In a typical program, 40% to 80% of the code is devoted to error
detection and error handling. "Software bloat"-the ever increasing
size of programs-has been blamed on programmers adding more and more
features, but could also be blamed on all the error handling
associated with those features. To make matters worse, multiple
studies had shown that much, if not most, of the error-handling code
was never tested. Sometimes this was because of time and budget
pressures; sometimes the potential errors were so obscure and complex
that the situations were too difficult to create "in the lab". This
research was backed up by actual experience: error-handling code was
often found to have significant errors.
Rivers summarized, "So, the typical program is overloaded with code
that is rarely used, that may not work, and whose output is likely to
be ignored anyway." He concluded, "With this code removed, programs
will be dramatically smaller and will run somewhat-to-noticeably
faster."
Many software developers, including several major vendors, have
already taken some tentative steps in this direction, having
recognized pieces of the problem, but without grasping the "big
picture". Rivers said he expects this new approach, dubbed
"Fault-Oblivious Computing", to quickly become the dominant
software-engineering paradigm.
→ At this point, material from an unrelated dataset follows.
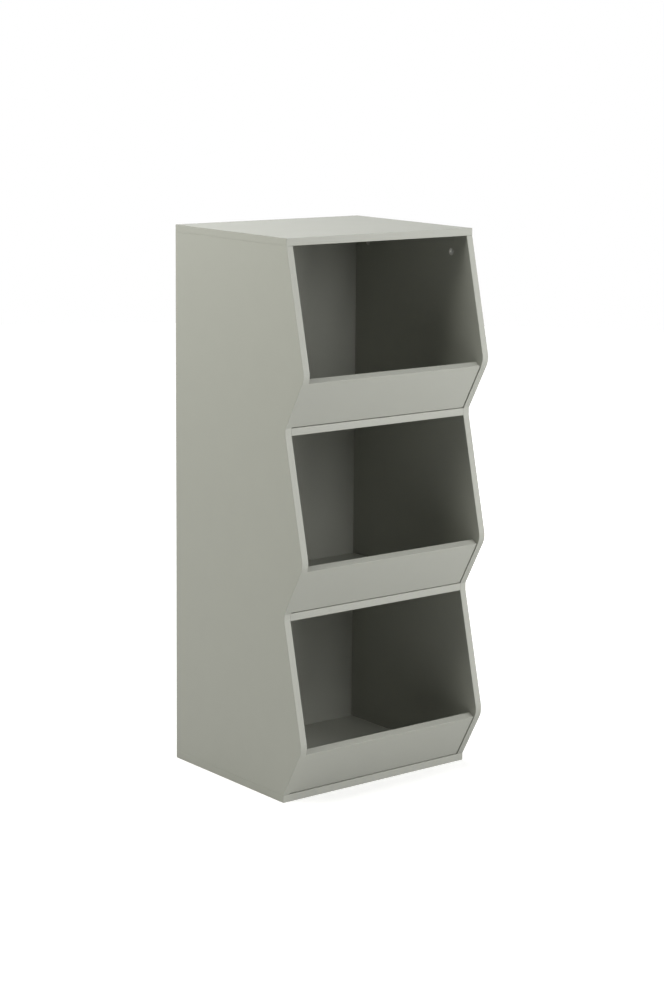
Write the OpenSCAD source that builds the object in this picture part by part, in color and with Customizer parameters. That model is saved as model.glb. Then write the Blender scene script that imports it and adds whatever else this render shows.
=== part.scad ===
// Three-tier bin shelf for a child's room: painted boards with zigzag sides, held together
// by cam fittings, dowels and screws. X runs left to right, Y front to back and Z up.
// The origin is on the floor, in the middle of the overall width and depth.

/* [Carcass] */
// Overall height, floor to the top face
unit_h = 900; // [840:5:1100]
// Overall width, across both sides
unit_w = 378; // [300:2:600]
// Depth of the top, the base and the straight part of the sides
unit_d = 301; // [240:1:400]
// Thickness of every painted board
board_t = 12; // [12:0.5:18]

/* [Bins] */
// How far a side's nose stands out in front of the shelves, to its sharp corner
nose_reach = 47; // [30:1:60]
// Height of the nose's sharp corner above the floor of its bin
nose_rise = 84; // [78:1:110]
// Rounding of the nose
nose_r = 30; // [6:1:34]
// How far a bin front sits back from the sloping edges of the sides
front_recess = 1.5; // [0.5:0.1:3]
// Gap between a bin front and each side
front_play = 0.6; // [0.2:0.1:1.5]
// Gap under the foot of a bin front
foot_play = 0.9; // [0.2:0.1:1]

/* [Back] */
// Thickness of the back panel
back_t = 3; // [2.5:0.5:5]
// From the rear edges of the boards to the back panel
back_inset = 10; // [6:0.5:14]
// Depth of the groove that holds the back panel
groove_depth = 5; // [3:0.5:6]
// Play of the back panel in its groove, all round
groove_play = 0.1; // [0.05:0.05:0.3]
// Gap between the shelves and the back panel
shelf_play = 0.2; // [0.1:0.1:0.5]

/* [Fitting rows] */
// From the front edge of the boards to the front row of fittings
row_front = 38; // [30:1:60]
// From the rear edge of the boards to the rear row of fittings
row_back = 45; // [40:1:60]
// From a cam or screw to the dowel beside it
dowel_step = 32; // [20:1:40]
// From the top edge of a bin front to its cams
front_cam_drop = 26; // [20:1:30]

/* [Cams] */
// Diameter of the cam
cam_d = 12; // [11:0.5:14]
// Depth of the cam beyond the axis of its bolt
cam_tail = 3.8; // [3.7:0.1:4.6]
// From the joint to the middle of the cam
cam_dist = 29; // [24:1:34]
// Depth of the dish in the face of the cam
cam_dish = 0.9; // [0.4:0.1:1]
// Width of the flat rim round the dish
cam_rim = 0.7; // [0.5:0.1:1.2]
// Length of the cross slot
cam_slot_len = 7.4; // [6:0.1:8.5]
// Width of the cross slot
cam_slot_w = 1.3; // [1:0.1:1.8]
// Depth of the cross slot
cam_slot_depth = 1.8; // [1.2:0.1:2.2]

/* [Cam bolts] */
// Diameter of the bolt's shank and thread
bolt_d = 5; // [4:0.5:5.5]
// Length of the thread, in the face of the other board
bolt_grip = 8; // [6:0.5:9]
// Diameter of the bolt's head and collar
bolt_head_d = 6.2; // [5.7:0.1:6.6]
// Height of the bolt's head
bolt_head_h = 2.4; // [1.8:0.1:3]
// Diameter of the neck, between the head and the shank
bolt_neck_d = 3.4; // [2.6:0.1:3.8]
// Thickness of the collar, between the shank and the thread
bolt_collar_h = 1.6; // [1:0.1:2.4]

/* [Dowels] */
// Diameter of the dowels
dowel_d = 6; // [5:0.5:7]
// Depth of a dowel in the edge of a board
dowel_edge = 20; // [14:1:26]
// Depth of a dowel in the face of a board
dowel_face = 8; // [6:0.5:9]
// Chamfer on the ends of a dowel
dowel_chamfer = 0.8; // [0.4:0.1:1.2]
// Radius of the flutes along a dowel
flute_r = 0.35; // [0.2:0.05:0.5]

/* [Base screws] */
// Diameter of the screw
screw_d = 5; // [4:0.5:6]
// Diameter of the countersunk head
screw_head_d = 9; // [8:0.5:10]
// Length of the screw
screw_len = 40; // [32:1:50]
// Length of the plain shank under the head
screw_shank = 11; // [9:0.5:14]
// Width of the hexagon socket, across its corners
hex_w = 4.6; // [3.4:0.1:4.8]
// Depth of the hexagon socket
hex_depth = 2.6; // [2:0.1:3.5]

/* [Threads] */
// Pitch of the threads
thread_pitch = 1.6; // [1.2:0.1:2.2]
// Depth of the threads
thread_depth = 0.6; // [0.3:0.05:0.8]

/* [Wall bracket] */
// Width of the bracket
bracket_w = 40; // [36:1:60]
// Length of each leg
bracket_leg = 25; // [22:1:30]
// Thickness of the bracket's steel
bracket_t = 2; // [1.5:0.5:3]
// Diameter of the hole for the wall screw
wall_hole_d = 5; // [4:0.5:6]
// From the underside of the top to the wall screw
wall_hole_drop = 15; // [12:1:17]
// Clearance of the wall screw in the back panel, all round
wall_hole_play = 1.5; // [1:0.5:3]
// Diameter of the two screws that hold the bracket
tack_d = 3.5; // [3:0.5:4]
// Length of these screws
tack_len = 11; // [9:0.5:12]
// Diameter of their heads
tack_head_d = 7; // [6:0.5:8]
// Height of their heads
tack_head_h = 2; // [1.5:0.1:2.5]
// Width of the cross slot in their heads
tack_slot_w = 0.9; // [0.6:0.1:1.2]
// Distance between these screws
tack_spread = 24; // [18:1:28]
// From the back panel to these screws
tack_set = 14; // [11:1:17]

/* [Clearances] */
// Radial clearance of a fitting in its bore, and the room beyond its end
fit = 0.1; // [0.05:0.05:0.2]
// Extra radial room along the bore that a cam bolt's head passes through
bolt_way = 0.1; // [0.05:0.05:0.2]
// How far a cam or a countersunk head lies below the surface
sink = 0.2; // [0.1:0.1:0.5]

/* [Hidden] */
$fn = 48;

paint = "#adafa4";
zinc = "#c2c4c6";
steel = "#b6b9bd";
beech = "#d8b98c";
past = 1;          // how far a cut runs past the face it opens
flutes = 8;
nose_steps = 16;   // flats round a nose
tiers = 3;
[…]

He acknowledged that there were small
highly specialized segments where fault-tolerant computing and program
verification would still be of value. A major component of this
initiative will be to develop tools to automatically identify and
remove unneeded error-handling code from existing applications.
The success of this approach would be be bad news for memory-chip
manufacturers, who are already hard-hit by decreased demand.
[Perhaps Fault-Oblivious Computing could be used to help with the Y2K
problem, getting rid of all those gratuitous date comparisons!!!